DATASET EXCERPTS start

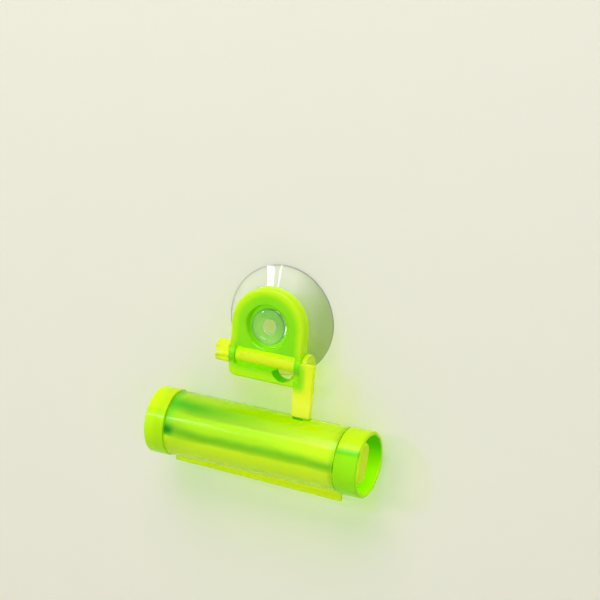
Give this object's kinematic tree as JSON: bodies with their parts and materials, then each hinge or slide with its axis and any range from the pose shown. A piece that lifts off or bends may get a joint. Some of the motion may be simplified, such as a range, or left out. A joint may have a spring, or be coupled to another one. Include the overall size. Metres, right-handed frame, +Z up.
{
  "type": "toothpaste tube squeezer",
  "caption": "Suction-cup tube squeezer: a knob turns a slotted roller inside a barrel that swings from an arched bracket on the wall.",
  "frame": {"origin": "centre of the suction cup on the wall plane, where the cup holds the part up", "axes": "+X along the barrel towards the knob, +Y into the wall along the cup's axis, +Z up the wall"},
  "size_m": [0.0829, 0.0246, 0.077],
  "materials": {
    "clear_pvc": "clear soft PVC, glossy",
    "green_plastic": "see-through lime green, glossy",
    "yellow_green_plastic": "see-through yellow green, glossy",
    "deep_green_plastic": "see-through green, satin"
  },
  "bodies": {
    "wall_cup": {"suction_cup": "clear_pvc"},
    "bracket": {"hanger_bracket": "green_plastic"},
    "squeezer": {"hanger_arm": "yellow_green_plastic", "barrel_shell": "green_plastic", "left_end_cap": "green_plastic"},
    "winder": {"winding_roller": "deep_green_plastic", "turning_knob": "green_plastic"}
  },
  "joints": [
    {"name": "bracket_swivel", "type": "hinge", "parent": "wall_cup", "child": "bracket", "pos_m": [0, 0, 0], "axis": [0, 1, 0], "continuous": true},
    {"name": "arm_hinge", "type": "hinge", "parent": "bracket", "child": "squeezer", "pos_m": [0, -0.009, -0.0123], "axis": [-1, 0, 0], "range_deg": [-0.8, 90]},
    {"name": "knob_turn", "type": "hinge", "parent": "squeezer", "child": "winder", "pos_m": [0, -0.0126, -0.0415], "axis": [1, 0, 0], "continuous": true}
  ]
}
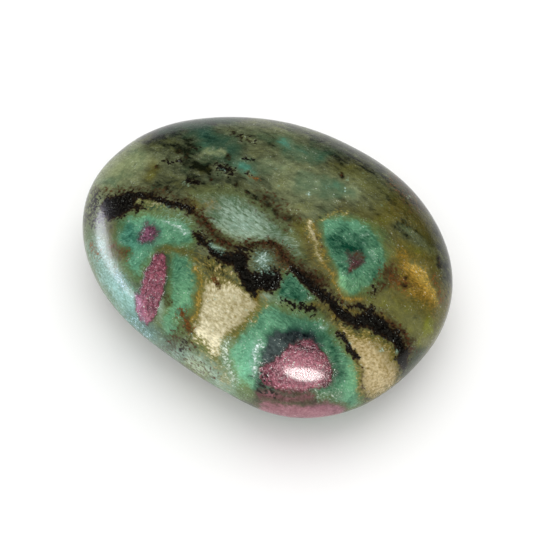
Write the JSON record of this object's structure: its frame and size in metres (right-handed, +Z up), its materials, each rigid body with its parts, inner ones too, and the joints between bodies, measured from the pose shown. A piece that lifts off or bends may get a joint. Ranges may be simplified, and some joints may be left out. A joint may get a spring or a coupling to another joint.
{
  "type": "ruby in fuchsite tumbled stone",
  "caption": "Flat, rounded and polished mineral pebble that fits in the palm: green mica rock with red crystals and a dark vein. It rests on its flat underside.",
  "frame": {"origin": "on the flat underside, below the middle of the stone's box", "axes": "+X along the longest side, +Y across the stone, +Z up through its thickness"},
  "size_m": [0.0392, 0.0304, 0.0132],
  "materials": {
    "polished_stone": "polished, green mica rock with cream, ochre and black veins and dull red crystals"
  },
  "bodies": {
    "root": {"tumbled_stone": "polished_stone"}
  },
  "joints": []
}
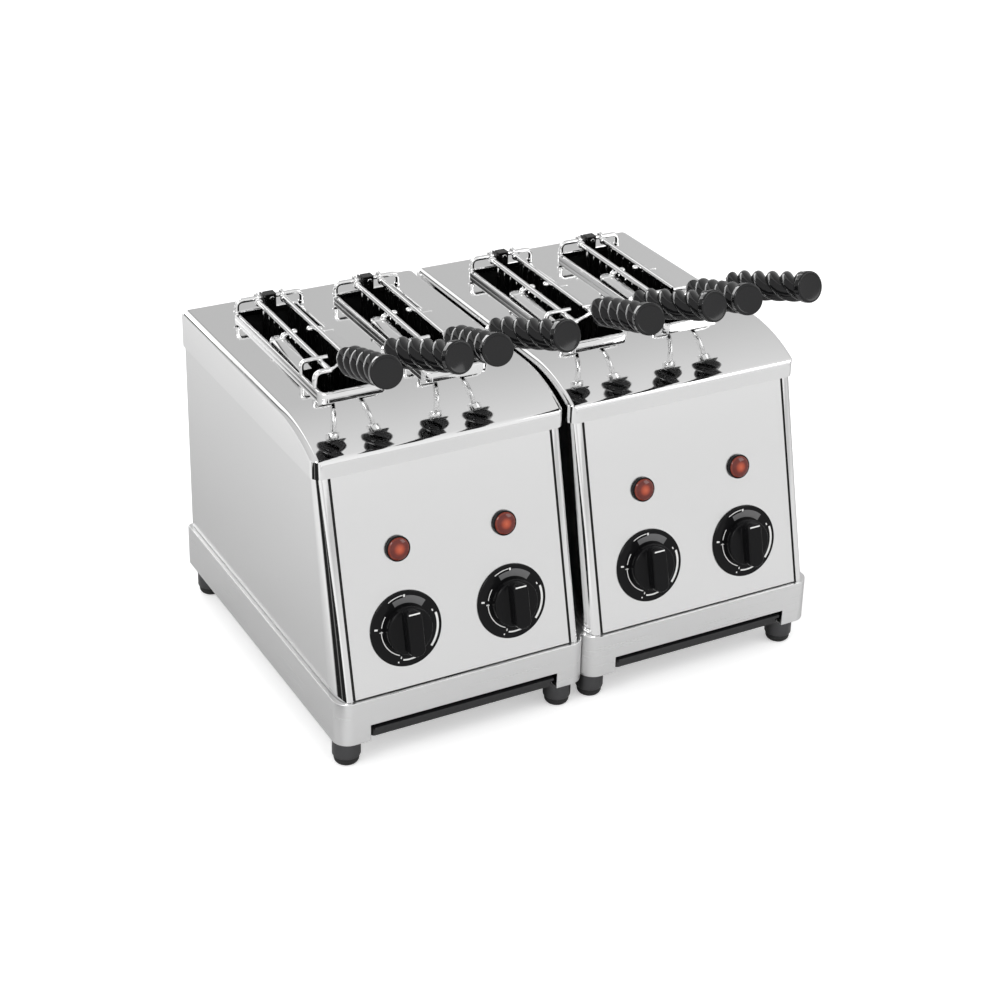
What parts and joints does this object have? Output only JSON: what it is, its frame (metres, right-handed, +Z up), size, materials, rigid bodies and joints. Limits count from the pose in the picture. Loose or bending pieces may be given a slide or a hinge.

DATASET EXCERPTS end

* [EXERCISE DESCRIPTION]: Using the listing above, reproduce each line without omission.

* [WRITTEN RESPONSE]:
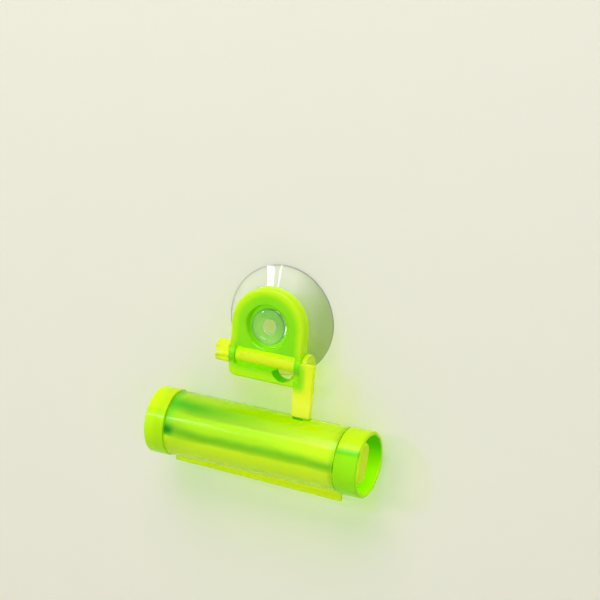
Give this object's kinematic tree as JSON: bodies with their parts and materials, then each hinge or slide with its axis and any range from the pose shown. A piece that lifts off or bends may get a joint. Some of the motion may be simplified, such as a range, or left out. A joint may have a spring, or be coupled to another one. Include the overall size. Metres, right-handed frame, +Z up.
{
  "type": "toothpaste tube squeezer",
  "caption": "Suction-cup tube squeezer: a knob turns a slotted roller inside a barrel that swings from an arched bracket on the wall.",
  "frame": {"origin": "centre of the suction cup on the wall plane, where the cup holds the part up", "axes": "+X along the barrel towards the knob, +Y into the wall along the cup's axis, +Z up the wall"},
  "size_m": [0.0829, 0.0246, 0.077],
  "materials": {
    "clear_pvc": "clear soft PVC, glossy",
    "green_plastic": "see-through lime green, glossy",
    "yellow_green_plastic": "see-through yellow green, glossy",
    "deep_green_plastic": "see-through green, satin"
  },
  "bodies": {
    "wall_cup": {"suction_cup": "clear_pvc"},
    "bracket": {"hanger_bracket": "green_plastic"},
    "squeezer": {"hanger_arm": "yellow_green_plastic", "barrel_shell": "green_plastic", "left_end_cap": "green_plastic"},
    "winder": {"winding_roller": "deep_green_plastic", "turning_knob": "green_plastic"}
  },
  "joints": [
    {"name": "bracket_swivel", "type": "hinge", "parent": "wall_cup", "child": "bracket", "pos_m": [0, 0, 0], "axis": [0, 1, 0], "continuous": true},
    {"name": "arm_hinge", "type": "hinge", "parent": "bracket", "child": "squeezer", "pos_m": [0, -0.009, -0.0123], "axis": [-1, 0, 0], "range_deg": [-0.8, 90]},
    {"name": "knob_turn", "type": "hinge", "parent": "squeezer", "child": "winder", "pos_m": [0, -0.0126, -0.0415], "axis": [1, 0, 0], "continuous": true}
  ]
}
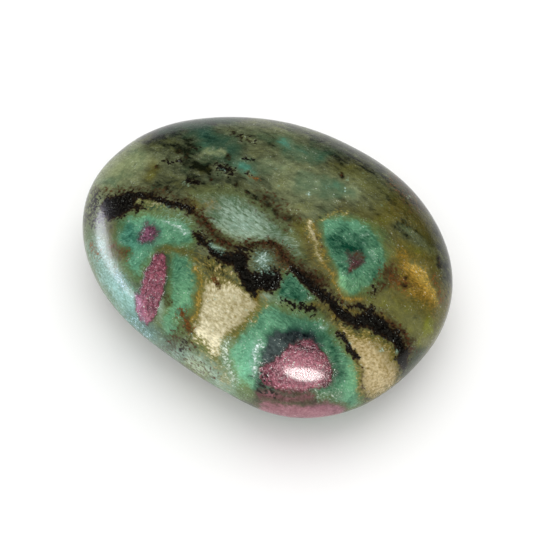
Write the JSON record of this object's structure: its frame and size in metres (right-handed, +Z up), its materials, each rigid body with its parts, inner ones too, and the joints between bodies, measured from the pose shown. A piece that lifts off or bends may get a joint. Ranges may be simplified, and some joints may be left out. A joint may get a spring or a coupling to another joint.
{
  "type": "ruby in fuchsite tumbled stone",
  "caption": "Flat, rounded and polished mineral pebble that fits in the palm: green mica rock with red crystals and a dark vein. It rests on its flat underside.",
  "frame": {"origin": "on the flat underside, below the middle of the stone's box", "axes": "+X along the longest side, +Y across the stone, +Z up through its thickness"},
  "size_m": [0.0392, 0.0304, 0.0132],
  "materials": {
    "polished_stone": "polished, green mica rock with cream, ochre and black veins and dull red crystals"
  },
  "bodies": {
    "root": {"tumbled_stone": "polished_stone"}
  },
  "joints": []
}
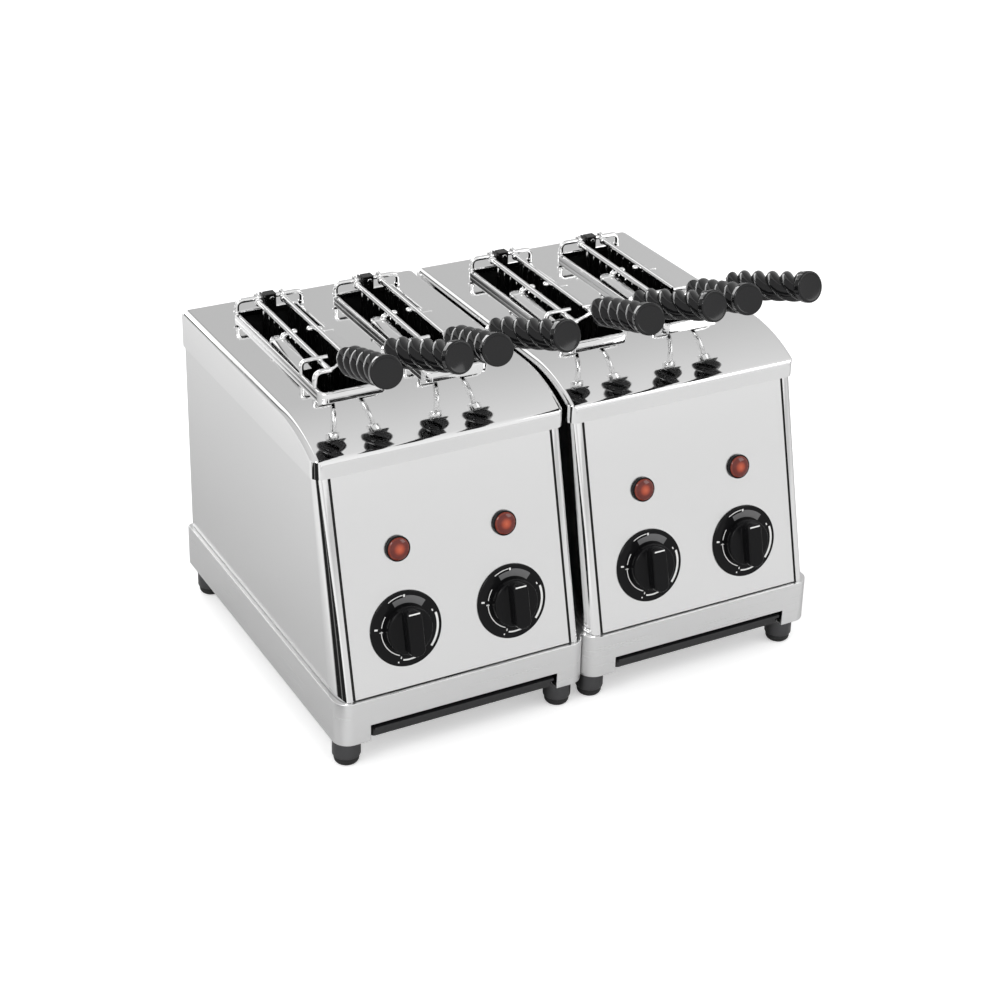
What parts and joints does this object have? Output only JSON: what it is, its frame (metres, right-handed, +Z up), size, materials, rigid bodies and joints. Limits count from the pose in the picture. Loose or bending pieces may be given a slide or a hinge.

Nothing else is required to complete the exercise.